Hanuka, que significa “inauguración” en hebreo, es la llamada “fiesta de las luces”. El Evangelio de Juan hace una alusión a esto (Jn 10, 22): “Se celebrara entonces en Jerusalén la fiesta de la dedicación. Era invierno”. Conmemora la reconquista del Templo de Jerusalén por los Macabeos y el milagro que se produjo entonces: la pequeña cantidad de aceite que subsistía en el Templo, que en principio no bastaba más que para “la iluminación de una sola jornada” en el candelabro sagrado, duró finalmente ocho días, el tiempo necesario para preparar más frascos de aceite.
El milagro de Hanuka es así el de la permanencia judía al servicio de la Torah, a pesar de la profanación o de la destrucción del Templo. Cada tarde durante ocho días, las familias judías proceden al encendido de las vela de la Hanukia, el candelabro de siete brazos emblema de esta fiesta. El primer día se enciende una vela; el segundo, dos; etc. según el principio de que “aumentar en santidad”. El candelabro debe ser colocado cerca de una ventana para que pueda ser visto desde el exterior.
Los judíos alumbran su primera vela en la tarde del 21 de diciembre. Tres días después, los cristianos festejamos la Navidad. Estas dos fiestas de la luz que caen en torno al solsticio de invierno, en el momento en que la oscuridad es mayor y las noches las más largas del año, proclamamos nuestra esperanza en la luz que encienden durante ocho días. Los judíos saben que, a partir de entonces, el sol brillará algo más durante el día. Y aprenden sobre todo que la luz que surge en la oscuridad es más rica que la que sale de la luz. Aquí reside la cuestión de la responsabilidad y de la transmisión. Y se plantea en dos planos.
En el siglo II antes de la era cristiana, los seleúcidas de Siria, bajo el reino de Antioco Epifanio, querían helenizar toda la Judea. Ocupaban ya el territorio de Israel que había perdido su independencia política. Pero intentaron también su identidad espiritual.

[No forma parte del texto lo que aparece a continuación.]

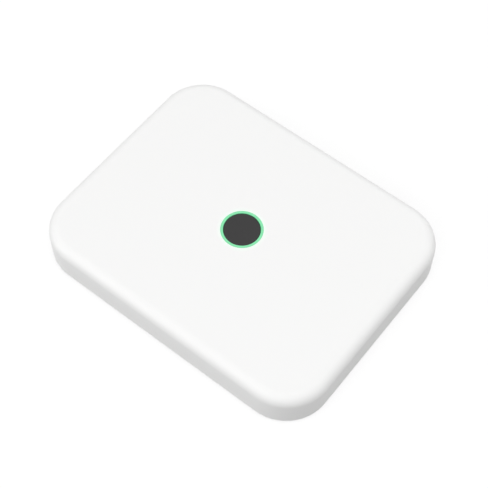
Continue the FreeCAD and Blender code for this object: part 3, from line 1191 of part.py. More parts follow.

El rey sirio hizo instalar en el Templo una estatua de Zeus Olímpico, obligando a los sacerdotes a ofrecerle un sacrificio el día de su aniversario; intervino violentamente en Jerusalén contra los recalcitrantes, masacrando 40.000 judíos y vendiendo como esclavos a otros 40.000 (Libro Segundo de los Macabeos); prohibió a los judíos que observaran el sábado; les obligó a comer alimentos prohibidos; suprimió la circuncisión; restableció la prostitución sagrada y reemplazó la celebración de las fiestas judías por celebraciones mensuales en honor a Dionisos.
Con esto, los seleúcidas atacaron la identidad política y religiosa de Israel. Eran el ser y el haber del pueblo judío los que estaban en cuestión. Pero el sacerdote Matatías y sus cinco hijos, entre ellos Judas Macabeo, se levantaron contra sus enemigos y liberaron el país. Purificaron el Templo y el milagro de la luz espiritual se cumplió: un frasquito de aceite, hecho para durar un día en el candelabro de siete brazos, duró ocho días, el tiempo necesario para preparar otro frasquito. Así, la luz espiritual se unía y confirmaba la luz política que iluminó primero la independencia y la liberación del país. Una no va sin la otra. El pueblo no puede preservar su cultura y su alma, su vocación y su papel en la historia sin que su territorio le pertenezca y su identidad se preserve. Hace falta un alma y un cuerpo para hacer un hombre. Hace falta una espiritualidad y un espacio propio para hacer un pueblo. Esto es válido para todos los pueblos.
Ésta es la lección del candelabro, la Mënorah, que alumbran cada tarde. La luz auténtica es la del octavo día, porque esta cifra representa el cumplimiento de este mundo que respira al ritmo marcado por la semana primordial de siete días. Este octavo día mesiánico deberá iluminar a todos los pueblos libres y responsables de la paz y la justicia.
En el tiempo en que la oscuridad se abate sobre el mundo, judíos y cristianos anuncian la luz para todos.